[Start of The input]

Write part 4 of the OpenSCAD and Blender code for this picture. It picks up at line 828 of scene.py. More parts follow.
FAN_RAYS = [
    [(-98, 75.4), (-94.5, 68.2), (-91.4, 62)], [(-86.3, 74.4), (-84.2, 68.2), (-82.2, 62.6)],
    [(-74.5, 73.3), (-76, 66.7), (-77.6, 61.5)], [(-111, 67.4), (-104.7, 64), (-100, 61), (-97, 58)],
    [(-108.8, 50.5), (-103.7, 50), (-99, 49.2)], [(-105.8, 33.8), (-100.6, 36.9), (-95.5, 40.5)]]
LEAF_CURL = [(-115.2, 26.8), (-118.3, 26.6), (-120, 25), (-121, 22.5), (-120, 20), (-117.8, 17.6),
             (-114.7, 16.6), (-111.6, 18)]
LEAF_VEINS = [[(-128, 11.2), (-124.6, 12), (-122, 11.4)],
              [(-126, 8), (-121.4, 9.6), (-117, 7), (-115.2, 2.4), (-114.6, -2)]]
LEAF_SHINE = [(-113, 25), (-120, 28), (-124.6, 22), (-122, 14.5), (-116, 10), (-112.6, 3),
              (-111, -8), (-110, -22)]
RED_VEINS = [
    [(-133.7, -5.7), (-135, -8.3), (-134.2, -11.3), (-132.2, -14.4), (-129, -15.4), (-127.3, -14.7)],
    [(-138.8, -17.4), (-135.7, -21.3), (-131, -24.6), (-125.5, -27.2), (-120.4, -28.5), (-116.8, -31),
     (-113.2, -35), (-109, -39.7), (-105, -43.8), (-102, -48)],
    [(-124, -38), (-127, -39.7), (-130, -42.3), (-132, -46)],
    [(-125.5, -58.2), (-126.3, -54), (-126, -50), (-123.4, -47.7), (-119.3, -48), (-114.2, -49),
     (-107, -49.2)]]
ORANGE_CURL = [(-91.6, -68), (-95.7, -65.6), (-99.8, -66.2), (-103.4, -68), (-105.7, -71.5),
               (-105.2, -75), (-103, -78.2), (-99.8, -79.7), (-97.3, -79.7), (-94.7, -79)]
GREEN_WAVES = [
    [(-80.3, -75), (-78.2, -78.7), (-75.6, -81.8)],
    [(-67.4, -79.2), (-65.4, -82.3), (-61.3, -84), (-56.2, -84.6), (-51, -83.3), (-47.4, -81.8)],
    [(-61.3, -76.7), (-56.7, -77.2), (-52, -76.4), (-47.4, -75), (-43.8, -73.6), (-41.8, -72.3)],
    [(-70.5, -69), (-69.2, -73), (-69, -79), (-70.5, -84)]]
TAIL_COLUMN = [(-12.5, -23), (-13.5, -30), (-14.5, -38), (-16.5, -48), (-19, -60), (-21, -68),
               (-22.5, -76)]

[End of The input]
[Start of The input]

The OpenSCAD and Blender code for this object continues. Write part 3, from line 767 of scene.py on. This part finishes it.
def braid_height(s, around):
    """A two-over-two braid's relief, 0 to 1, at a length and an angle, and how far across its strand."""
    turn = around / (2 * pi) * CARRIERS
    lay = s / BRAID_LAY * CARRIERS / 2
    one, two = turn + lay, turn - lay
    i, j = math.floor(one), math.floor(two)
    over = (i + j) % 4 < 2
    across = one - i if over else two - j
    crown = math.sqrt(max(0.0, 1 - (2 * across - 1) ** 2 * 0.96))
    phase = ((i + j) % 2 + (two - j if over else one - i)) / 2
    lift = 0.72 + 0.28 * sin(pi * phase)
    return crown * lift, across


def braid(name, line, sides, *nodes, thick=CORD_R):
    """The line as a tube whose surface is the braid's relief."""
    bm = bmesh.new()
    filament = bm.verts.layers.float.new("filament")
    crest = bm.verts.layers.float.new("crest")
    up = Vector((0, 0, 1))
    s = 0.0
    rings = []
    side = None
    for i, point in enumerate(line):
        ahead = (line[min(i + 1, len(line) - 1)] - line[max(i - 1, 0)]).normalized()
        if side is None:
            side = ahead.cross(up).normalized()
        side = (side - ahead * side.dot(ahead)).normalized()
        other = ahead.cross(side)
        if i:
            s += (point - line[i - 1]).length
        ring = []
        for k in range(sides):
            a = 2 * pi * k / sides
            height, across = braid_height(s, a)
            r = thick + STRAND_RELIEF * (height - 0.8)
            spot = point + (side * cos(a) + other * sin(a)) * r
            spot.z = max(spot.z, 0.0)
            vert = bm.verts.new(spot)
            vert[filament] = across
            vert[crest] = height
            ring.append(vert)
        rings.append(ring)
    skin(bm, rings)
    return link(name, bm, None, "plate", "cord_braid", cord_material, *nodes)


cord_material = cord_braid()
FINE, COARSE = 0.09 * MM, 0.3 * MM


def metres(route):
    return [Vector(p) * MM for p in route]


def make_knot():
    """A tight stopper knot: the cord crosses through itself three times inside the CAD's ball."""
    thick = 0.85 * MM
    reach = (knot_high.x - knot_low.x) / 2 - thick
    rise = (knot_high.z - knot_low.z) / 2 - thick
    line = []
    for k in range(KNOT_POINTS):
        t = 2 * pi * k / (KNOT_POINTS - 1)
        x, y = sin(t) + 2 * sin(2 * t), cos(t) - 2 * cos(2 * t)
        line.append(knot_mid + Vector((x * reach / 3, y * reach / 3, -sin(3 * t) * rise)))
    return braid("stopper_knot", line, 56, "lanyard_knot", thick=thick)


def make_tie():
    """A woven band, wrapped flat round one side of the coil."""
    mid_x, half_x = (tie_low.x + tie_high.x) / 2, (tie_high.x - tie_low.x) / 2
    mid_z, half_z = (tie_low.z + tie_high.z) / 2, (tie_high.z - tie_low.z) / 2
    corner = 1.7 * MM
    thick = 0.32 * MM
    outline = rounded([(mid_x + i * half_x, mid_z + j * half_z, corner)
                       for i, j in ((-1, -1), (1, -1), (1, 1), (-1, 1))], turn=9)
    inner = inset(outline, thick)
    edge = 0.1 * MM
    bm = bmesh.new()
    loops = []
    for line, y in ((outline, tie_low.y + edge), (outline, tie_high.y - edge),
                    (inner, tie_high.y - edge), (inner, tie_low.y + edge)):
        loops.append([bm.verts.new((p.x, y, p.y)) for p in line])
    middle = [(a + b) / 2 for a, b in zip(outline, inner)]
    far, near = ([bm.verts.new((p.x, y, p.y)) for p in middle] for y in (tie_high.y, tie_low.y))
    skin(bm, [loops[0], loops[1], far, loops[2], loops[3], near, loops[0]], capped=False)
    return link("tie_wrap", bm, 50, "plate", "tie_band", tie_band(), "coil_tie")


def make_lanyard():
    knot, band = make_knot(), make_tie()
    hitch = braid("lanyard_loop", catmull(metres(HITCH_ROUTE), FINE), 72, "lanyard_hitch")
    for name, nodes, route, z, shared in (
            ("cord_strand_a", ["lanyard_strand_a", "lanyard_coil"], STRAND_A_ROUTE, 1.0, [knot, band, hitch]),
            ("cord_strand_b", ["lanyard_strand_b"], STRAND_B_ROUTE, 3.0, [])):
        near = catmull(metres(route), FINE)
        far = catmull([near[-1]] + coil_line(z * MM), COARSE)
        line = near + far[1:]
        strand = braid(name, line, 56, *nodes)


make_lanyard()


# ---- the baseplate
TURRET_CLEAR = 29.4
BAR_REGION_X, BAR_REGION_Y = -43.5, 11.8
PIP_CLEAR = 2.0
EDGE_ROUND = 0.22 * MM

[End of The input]

Goal
Go through the records and show every line with the string "code" in it.

Problem solution
Write part 4 of the OpenSCAD and Blender code for this picture. It picks up at line 828 of scene.py. More parts follow.
The OpenSCAD and Blender code for this object continues. Write part 3, from line 767 of scene.py on. This part finishes it.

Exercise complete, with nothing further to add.